Wednesday, August 09, 2006

This Old Guitar

"This old guitar taught me to sing a love song
It showed me how to laugh and how to cry
It introduced me to some friends of mine
And brightened up some days
It helped me make it through some lonely nights
Oh, what a friend to have on a cold and lonely night."

- John Denver, "This Old Guitar"

So I was listening to this song today - yes, I listen to John Denver, willingly - and it got me thinking. First I thought, "man, that is a really great lyric..." but then my mind started to wander and I started waxing philosophic on the subject of things, their sentimental value, and why I can't seem to part with my dad's old guitar.

My dad's guitar is an Old Kraftsman, circa...oh, 1950-something. It's probably worth some money - not a fortune, but more than a yard sale price. It needs some wood work, because a degree of warping has made it essentially untuneable, and someday I'll probably invest the money to have it fixed up. Even though I don't play the guitar.

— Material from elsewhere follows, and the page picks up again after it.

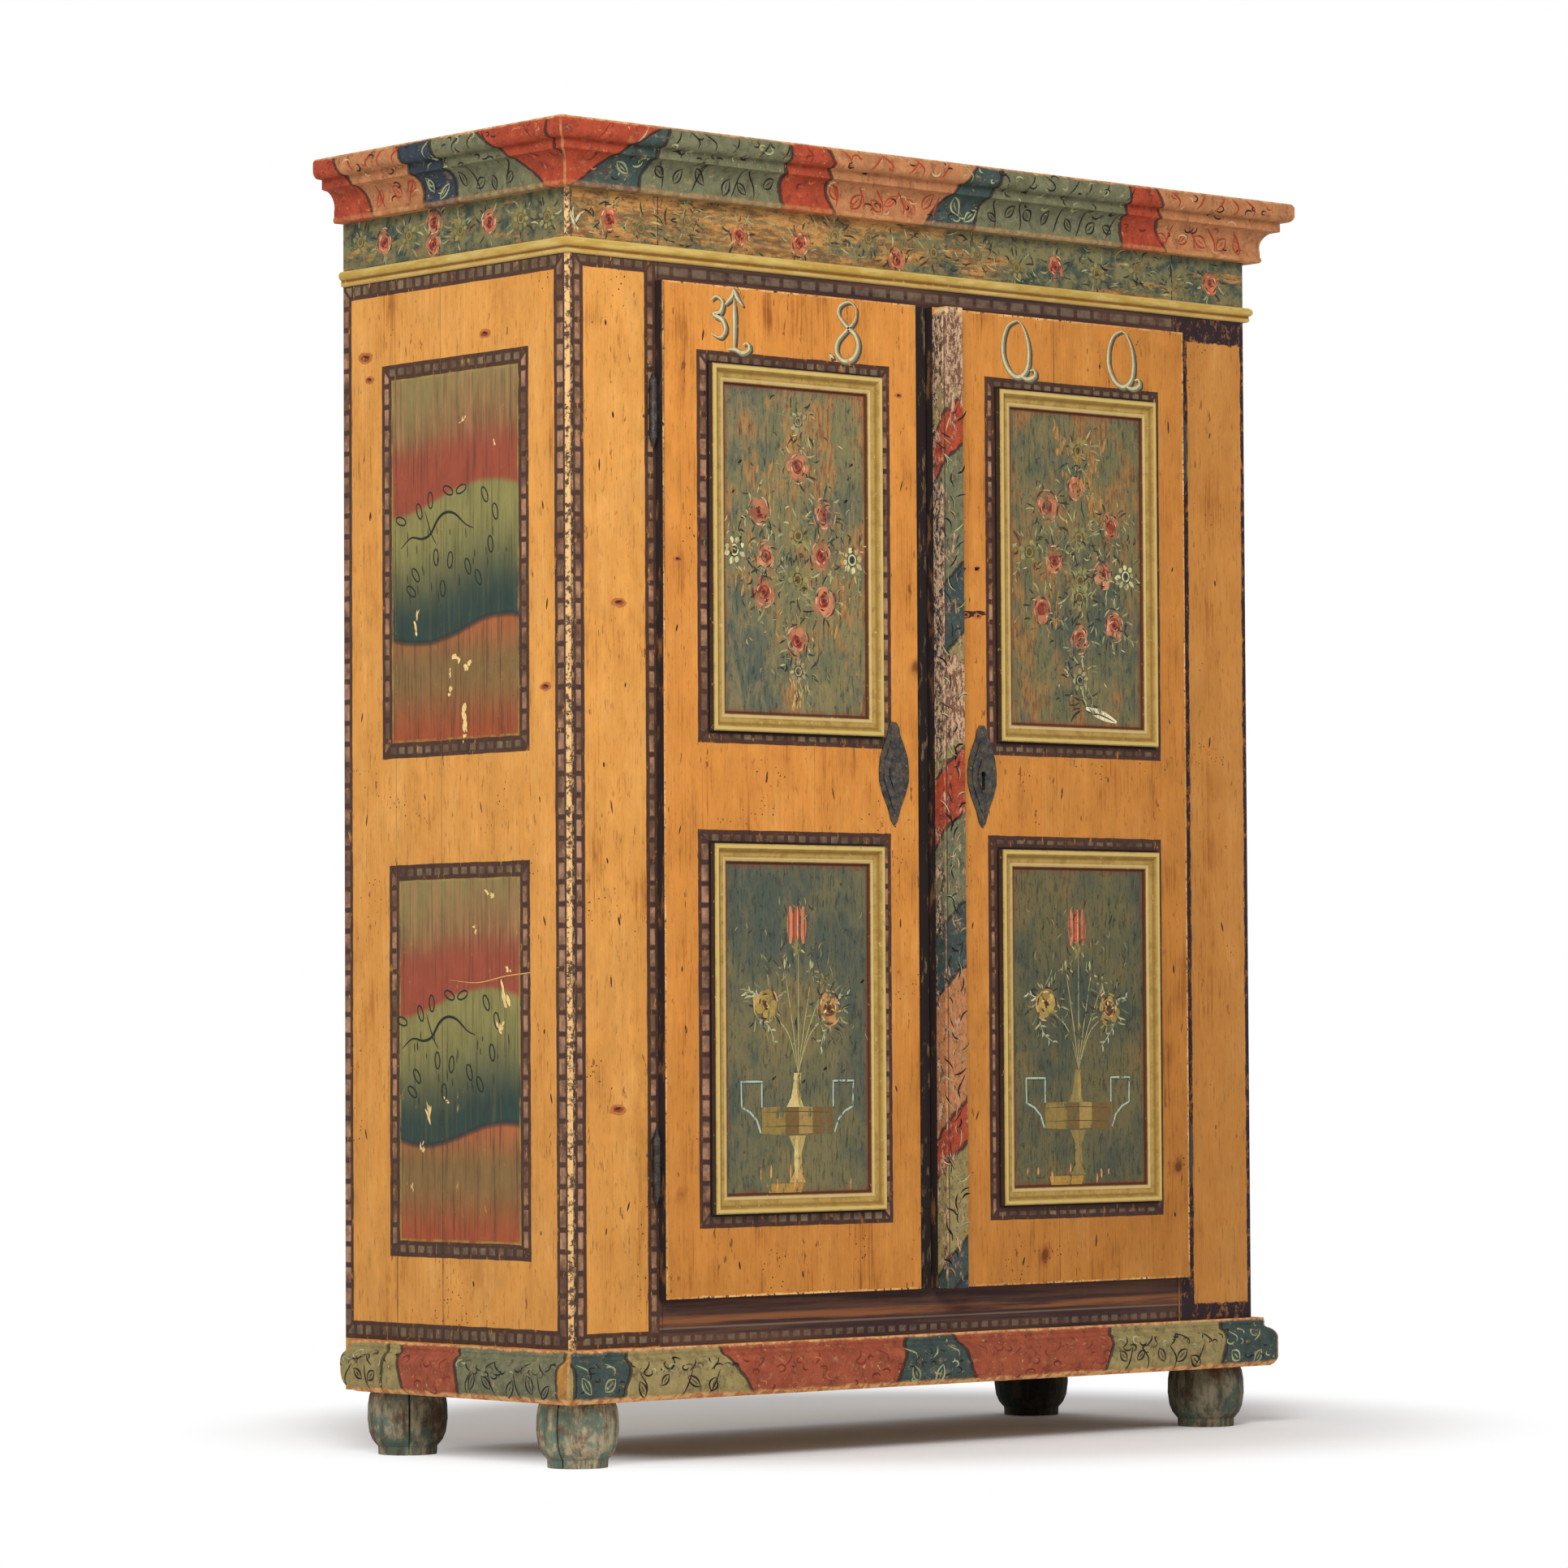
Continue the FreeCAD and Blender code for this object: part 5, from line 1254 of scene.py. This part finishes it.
def bouquet(art, middle, spread, dim):
    """A lower door panel: an urn with a tulip, two open flowers and thin stems."""
    tulip(art, middle)
    for side, level in ((-1, 598), (1, 592)):
        u = middle + side * spread
        tufts(art, u, level, 18, 9, LEAF_COLOURS, 17)
        tufts(art, u, level, 22, 12, LEAF_COLOURS, 20)
        petal = rgb(162, 136, 72) if side < 0 or dim else rgb(168, 122, 72)
        rose(art, u, level, 25, petal, rgb(96, 62, 40))
        tufts(art, u, level, 4, 6, (YELLOW, CREAM), 9)
        spray(art, u + side * 14, level - 18, UP + side * 2.45, 46, rgb(170, 172, 138))
        spray(art, u + side * 8, level + 6, UP - side * 1.25, 30, rgb(186, 190, 160))
    urn(art, middle, dim)
    touches = [DARK_LEAF, LEAF, rgb(150, 134, 84), rgb(58, 44, 34)]
    scatter(
        art, 90, lambda: (middle + chance.gauss(0, 55), chance.uniform(540, 730)), (0.6, 2.6),
        (6, 16), 1.7, touches, bend=(-0.2, 0.2),
    )
    scatter(
        art, 9, lambda: (middle + chance.uniform(-100, 96), chance.uniform(348, 366)), UP,
        (8, 24), 3.4, rgb(196, 140, 84),
    )


def paint_panels():
    """The flowers and urns inside the four door mouldings."""
    material = stroke_paint("panel_strokes", panel_ground, 0.53)
    face = front_face(DOOR_FACE)
    art = Art("left_upper_flowers", "left_door", "door_pine", face, material)
    for spot in (
        (-298, 1286, 20, 34), (-252, 1328, 14, 24), (-330, 1180, 24, 60), (-170, 1110, 20, 60),
    ):
        smears(art, *spot)
    garland(
        art,
        [
            (-243, 1313), (-311, 1250), (-196, 1251), (-300, 1191), (-201, 1196), (-304, 1143),
            (-197, 1136), (-244, 1080),
        ],
        [(-241, 1373), (-354, 1197), (-146, 1193), (-243, 1040)],
        [(-242, 1221), (-243, 1162)],
    )
    holes(art, [(-340, 1337), (-344, 1314), (-356, 1274), (-147, 1320), (-151, 1302), (-157, 1271)])
    scatter(
        art, 22, lambda: (chance.gauss(-243, 7), chance.uniform(985, 1026)),
        (UP - 0.3, UP + 0.3), (6, 16), 2.2, rgb(178, 148, 92), 0.25,
    )
    art.finish()
    art = Art("right_upper_flowers", "right_door", "door_pine", face, material)
    for spot in (
        (243, 1372, 20, 26), (310, 1350, 26, 36), (272, 1322, 30, 24), (308, 1288, 20, 24),
        (230, 1130, 20, 40),
    ):
        smears(art, *spot)
    garland(
        art,
        [
            (272, 1313), (216, 1284), (338, 1262), (230, 1210), (324, 1195), (205, 1142),
            (344, 1125), (277, 1104),
        ],
        [(367, 1194), (277, 1046)],
        [(277, 1365), (277, 1243), (182, 1220), (279, 1184), (277, 1160)],
    )
    art.dab(288, 1008, -0.3, 62, 13, rgb(230, 216, 176))
    art.line([(300, 1002), (320, 998), (344, 990)], 2.2, DARK_LEAF)
    tufts(art, 284, 1012, 8, 10, LEAF_COLOURS, 26)
    art.finish()
    art = Art("left_lower_flowers", "left_door", "door_pine", face, material)
    bouquet(art, -248, 56, False)
    holes(art, [(-132, 628), (-290, 500), (-199, 512), (-168, 508), (-238, 495)])
    art.finish()
    art = Art("right_lower_flowers", "right_door", "door_pine", face, material)
    bouquet(art, 268, 60, True)
    art.finish()


NUMERAL_PATHS = {
    "1": [
        [(0, -38), (0, 0), (0, 30)],
        [(-13, 22), (-3, 34), (0, 42), (3, 34), (13, 22)],
        [(-10, -38), (0, -36), (12, -40), (22, -34), (19, -26), (13, -30)],
        [
            (-33, 26), (-26, 32), (-17, 26), (-20, 12), (-30, 8), (-18, 2), (-13, -11), (-20, -22),
            (-33, -18),
        ],
    ],
    "8": [
        [
            (14, 34), (4, 42), (-10, 36), (-13, 24), (-2, 10), (12, -2), (16, -18), (8, -34),
            (-6, -38), (-16, -28), (-14, -12), (0, 4), (12, 18), (14, 34),
        ],
        [(-20, -36), (-26, -32), (-24, -38)],
    ],
    "0": [
        [
            (2, 40), (-12, 32), (-20, 12), (-20, -12), (-10, -32), (4, -38), (16, -28), (20, -8),
            (18, 14), (10, 34), (2, 40),
        ],
        [(6, -36), (18, -40), (30, -34), (28, -26), (22, -28)],
    ],
}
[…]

My father is still living, so this particular memento is nothing more than a semi-historic article I find cool and comforting. I have often wanted to play the guitar, and have taken a crack, more than once, at learning to play. I still have a copy of "Guitars for Dummies," and can hack out a few of the basic chords. But I don't really play. I don't guess I'm ever likely to get around to learning how to really play. But I feel like that guitar is an essential belonging that I would only part with if selling just about everything else I own wasn't bringing in enough to live on.

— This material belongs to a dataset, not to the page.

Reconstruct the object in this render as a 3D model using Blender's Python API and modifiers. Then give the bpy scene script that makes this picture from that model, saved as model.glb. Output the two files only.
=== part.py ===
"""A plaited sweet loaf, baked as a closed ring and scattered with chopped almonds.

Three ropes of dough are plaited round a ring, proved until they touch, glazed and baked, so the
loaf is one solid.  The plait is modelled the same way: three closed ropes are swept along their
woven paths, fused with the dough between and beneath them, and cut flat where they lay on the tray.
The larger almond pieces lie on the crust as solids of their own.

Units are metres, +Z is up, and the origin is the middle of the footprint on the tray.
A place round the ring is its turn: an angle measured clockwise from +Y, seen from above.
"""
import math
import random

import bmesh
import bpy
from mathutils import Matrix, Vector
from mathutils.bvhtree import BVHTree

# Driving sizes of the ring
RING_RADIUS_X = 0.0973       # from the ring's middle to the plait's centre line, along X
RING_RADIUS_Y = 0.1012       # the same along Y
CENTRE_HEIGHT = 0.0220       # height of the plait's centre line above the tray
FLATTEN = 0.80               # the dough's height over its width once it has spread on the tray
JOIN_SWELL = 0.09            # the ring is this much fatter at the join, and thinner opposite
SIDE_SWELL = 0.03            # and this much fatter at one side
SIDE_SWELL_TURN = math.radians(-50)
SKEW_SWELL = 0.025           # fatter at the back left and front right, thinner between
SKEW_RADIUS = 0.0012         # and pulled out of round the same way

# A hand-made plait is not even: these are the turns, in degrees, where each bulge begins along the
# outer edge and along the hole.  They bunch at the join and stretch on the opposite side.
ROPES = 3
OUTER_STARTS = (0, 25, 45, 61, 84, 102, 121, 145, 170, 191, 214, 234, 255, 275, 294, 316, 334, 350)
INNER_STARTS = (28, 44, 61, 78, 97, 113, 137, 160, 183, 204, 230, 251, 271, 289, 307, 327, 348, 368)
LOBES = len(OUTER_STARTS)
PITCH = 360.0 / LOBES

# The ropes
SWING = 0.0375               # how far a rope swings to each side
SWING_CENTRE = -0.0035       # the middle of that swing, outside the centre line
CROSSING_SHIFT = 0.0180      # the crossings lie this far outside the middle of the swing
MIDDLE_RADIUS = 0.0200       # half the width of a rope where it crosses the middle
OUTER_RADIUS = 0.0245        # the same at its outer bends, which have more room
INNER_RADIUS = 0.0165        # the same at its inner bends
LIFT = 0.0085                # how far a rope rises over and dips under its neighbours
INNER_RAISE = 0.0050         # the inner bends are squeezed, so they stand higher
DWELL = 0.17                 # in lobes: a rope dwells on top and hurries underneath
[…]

I am a songwriter. Well, I was a songwriter; I wrote a bunch of songs in college, a compilation I titled "Songs from the Laundry" (hence the title of this blog). And I've written a couple since then, but only a couple. I don't know if the juice just kinda dried up once I'd cleared the teenage angst from my belfry or if I let pragmatism discourage my creativity or what, but I just haven't been very prolific on that front since I was about 19. Still, I have written some songs, I love to sing, and I love other people's music. Somehow, simply possessing that guitar makes me feel like a songwriter, even though I have never used it in the writing of a song or played one of my songs on it. Even though it's been at least 6 or 7 years since I last wrote a song. I feel like a songwriter. I get the John Denver lyric, because even though I can't actually attribute any of those experiences in my life to my dad's guitar, I have had those experiences, and somehow, having that guitar makes a neat, romantic connection in my head to that nostalgia.

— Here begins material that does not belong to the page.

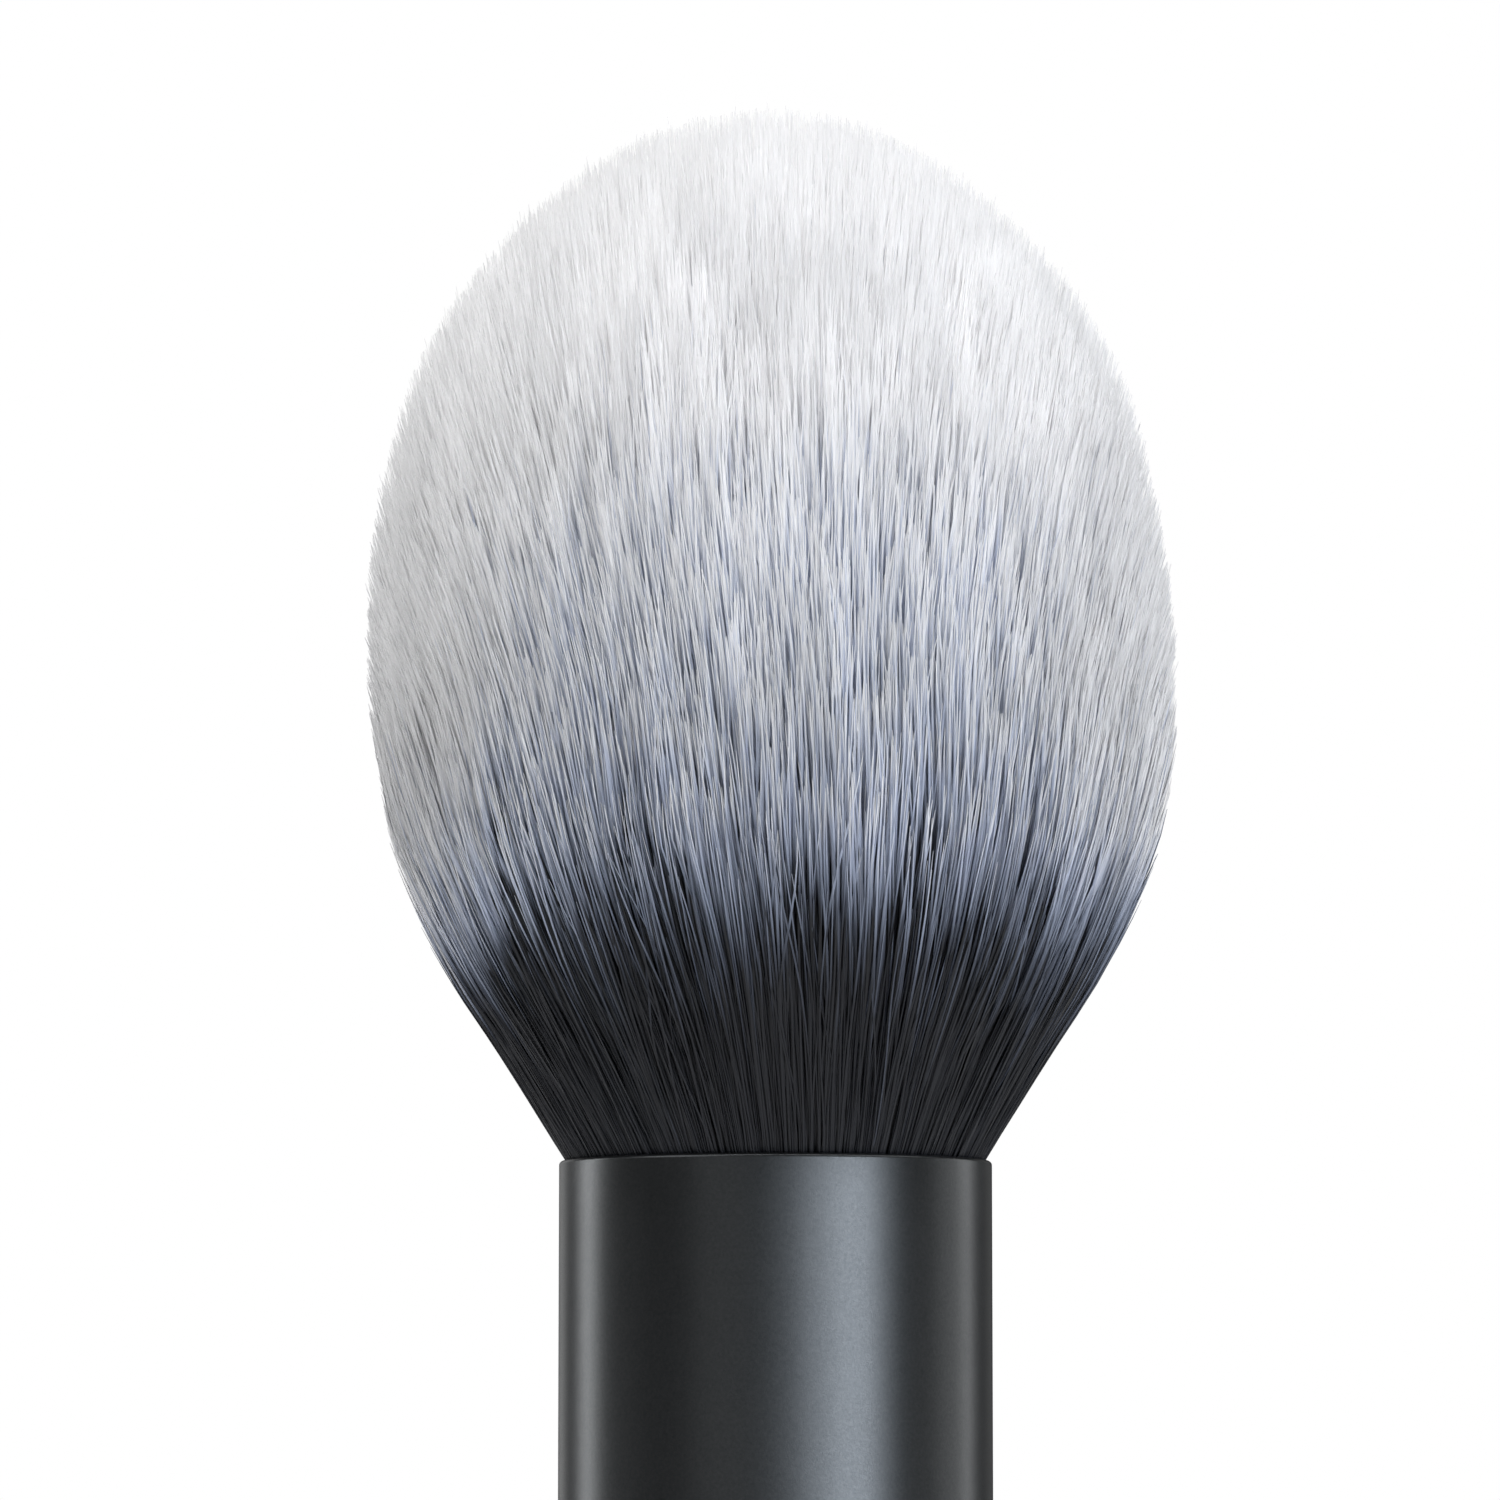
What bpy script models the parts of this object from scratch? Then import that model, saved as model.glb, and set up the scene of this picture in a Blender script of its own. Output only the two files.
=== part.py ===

Now, I'm a fan of the show "Clean Sweep," that airs on TLC (bear with me, I swear this is germane to the subject at hand). For the uninitiated, this reality-type show takes a couple with serious packrat and/or cleanliness issues and re-does two rooms of their house by removing every single article to the backyard, going through it piece by piece, getting rid of at least 2/3 of it via yard sale or trash can, and redecorating the rooms before returning all the remaining possessions. I love the show because it takes people otherwise incapable of doing so and restores order to the chaos. It gives me the same nice sense of tidying up that assembling a jigsaw puzzle does, only vicariously.

But I take issue with one particular philosophy of Peter, one of the organizational experts, which is that essentially, stuff you keep for sentimental reasons should be tossed - it's the memory, not the stuff, that matters. NUH-UH! Sometimes, it's the stuff. Not so much so that you should keep every single material object you were ever given by someone else or that belonged to someone else or that has some particular memory attached to it, of course. But every once in awhile, along comes an artifact that simply holds power for you, because of what it symbolizes, or reminds you of, or enables you to feel about yourself, your past, your future.

That guitar, however dusty and unplayed, means something to me. It symbolizes the role music has played in my life. It also symbolizes all the things I've never gotten around to doing or committed to long enough to learn to do well. Hey, I didn't say the memories or symbolism were always good - but sometimes there's value in periodically being nudged out of your complacency by the twinge of things you wished you'd done a little differently. The guitar holds together some nice moments of my past, and it also holds the promise that maybe, as it sits there in the corner next to my Steinway baby grand, my daughter will decide that she will be committed enough to learn to play the guitar, and she'll write her own songs with it, and my father will have passed on one of the most important tools in her life. So I'm not gettin' rid of the guitar.